If the American policy system as such has moved forward on paper -- to some extent -- and with a top-down approach, the European Union has been busy for quite some time building capacities and moving foward on the area of civilian crisis management, including cooperation with military crises management structures. The EU will never replace NATO or become a military machine anywhere near the US in terms of major combat ops. But the civilian crises reponse area is closely connected to the general development and humanitarian policies of the (especially Northern) European countries and as such a area where the more pro-UN inclined European countries together might make a difference -- or at least inspire equivalent American progress.
J-M Barroso, President of the European Commisssion, has asked Michel Barnier (former Trade Commissioner, French Foreign Minister, and head of the French Amsterdam-treaty negotiation team) for a report on possible recommendations on a related subject: "For a European civil protection force: Europe Aid" was published early May. The report makes 12 recommendations for a strengthening of the European, civilian crisis management capacities. The most interesting of these is the creation of a common, uniformed but civilian protection force suited to act in a on a number of different scenarios, ranging from natural to man-made distasters (including terrorism) and both inside and outside of the EU.
This "force" has the potential to become the European version of the Department of Everything Else. Two possible arguments would go against that claim: 1) "Europe Aid" is purely civilian and have no guns or military capacities, 2) the envisioned scenarios do not explicitly include warlike conditions outside of Europe or long-term statebuilding and reconstruction proper, but is more couched in terms of protecting European citizens abroad (as a follow up on the tsunami-disaster). Ad 1): The intense work in progress on enhanced civil-military cooperation (or CIMIC) in both EU and NATO context will over time alleviate this problem. All NATO military actors involved in COIN and SR around the globe must by now have seen the necessity of a very enhanced CIMIC function.
Ad 2): If we rank the different scenarios or mission types in terms of increasing care for other people, rather than just protecting our own citizens, this ranking correlates completely with one going from disaster reponse over more broadly conceived humanitarian operations to complex emergencies, the most difficult of which are the statebuilding and reconstruction operations. Building a "European civil protection force" with even just a small long-range transport capacity for deployment outside of the EU is a logical first step; the resulting units will suddenly look very, very useful whenever the next stabilization crises comes along (or directly be called for to be sent to Afghanistan where NATO is in the middle of an important and extremely dangerous buildup).
The Barnier report thus builds on the recommendations of the Barcelona-report by Mary Kaldor and others in a useful, piecemeal way. Among the concrete recommendations is the founding of a common Operations Centre (with mostly coordinating functions) and a common/joint Training centre:
A Training Institute for Civil Protection and Humanitarian Aid would be set up. Its location would be chosen by the Council. It would provide training for staff and for the national and regional teams making up the European force and for the evaluation experts working for the EU. It would train the single reconnaissance teams (proposal 5). The Institute would also be open to NGOs, and on certain conditions to volunteers from among the public who possessed expertise that would be useful in assistance and rescue operations.It follows from this proposal that given that Denmark has...

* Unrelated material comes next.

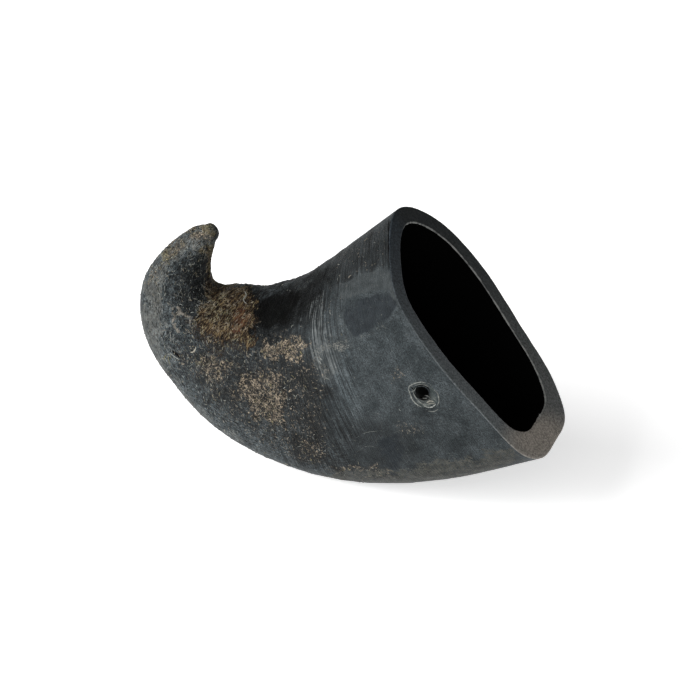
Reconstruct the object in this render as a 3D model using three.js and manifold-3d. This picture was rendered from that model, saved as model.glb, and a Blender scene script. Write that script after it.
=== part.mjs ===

* extensive institutional experience with joint training through the SHIRBRIG-brigade
* huge operational CIMIC experience in the field with the ongoing operations in the Balkans, Iraq, Afghanistan and elsewhere
* a concrete programme for cooperation and joint development of standards between the MFA and MoD (which, even if much less ambitious than it should be, at least has prepared the two ministries to cooperate)
* an accellerating programme for domestic civilian distaster response coordination and standardization which is located under the MoD
* a high level of belief and investment in the UN humanitarian operations (OCHA), including through funding to local but globally deployed NGOs
...Denmark should work hard to get to host this Training Institute. By definition the training is civilian; but some of the knowhow is military and the Danish institutional experience and setup makes it ideally suited to produce the civilian training, and at the same time prepare for further enhanced CIMIC ops. Furthermore, the Danish derogation on defense makes it impossible for Denmark to participate in EU military ops: supporting and running the civilian training centre would make it possible for Denmark to still play a substantial role in EUs security related activities. Over time, the derogation is expected to go, and so the centre could naturally take on further, more directly CIMIC related activities. Moreover, the Institute would fit with Denmark's active foreign policy profile in terms of both development and security politics as it does with the Danish state's generally ambitious responsibilities towards its own citizens at home as abroad. Finally, strengthening the EU capacity in this area is wholly in accordance with the Danish foreign policy in strengthened and reformed UN related capacities (the report calls for the force exhibit a dual subsidiarity, to member states and to the UN). Getting to host the Training Institute if it becomes reality would thus make sense on all levels for Denmark.
1 comment:
Hi Mark,
Thanks for responding! Of course it could be Nordic. Given other Nordic coop in defense and elsewhere plus the strong Nordic UN commitment, that would be an obvious choice. I just wrote it as a recommendation for the Danish MFA. The post, however, has been read widely - including in the relevant Bruxelles organizations and by 14 European MFA or equivalent IPs - but not the Danish :-)
As for the second question I am pretty sure that only Denmark has any derogations - the Edinburgh agreement was an explicit one-off.
Henrik
PS: Comments have not been moderated due to an unfortunate pebkac error - until now.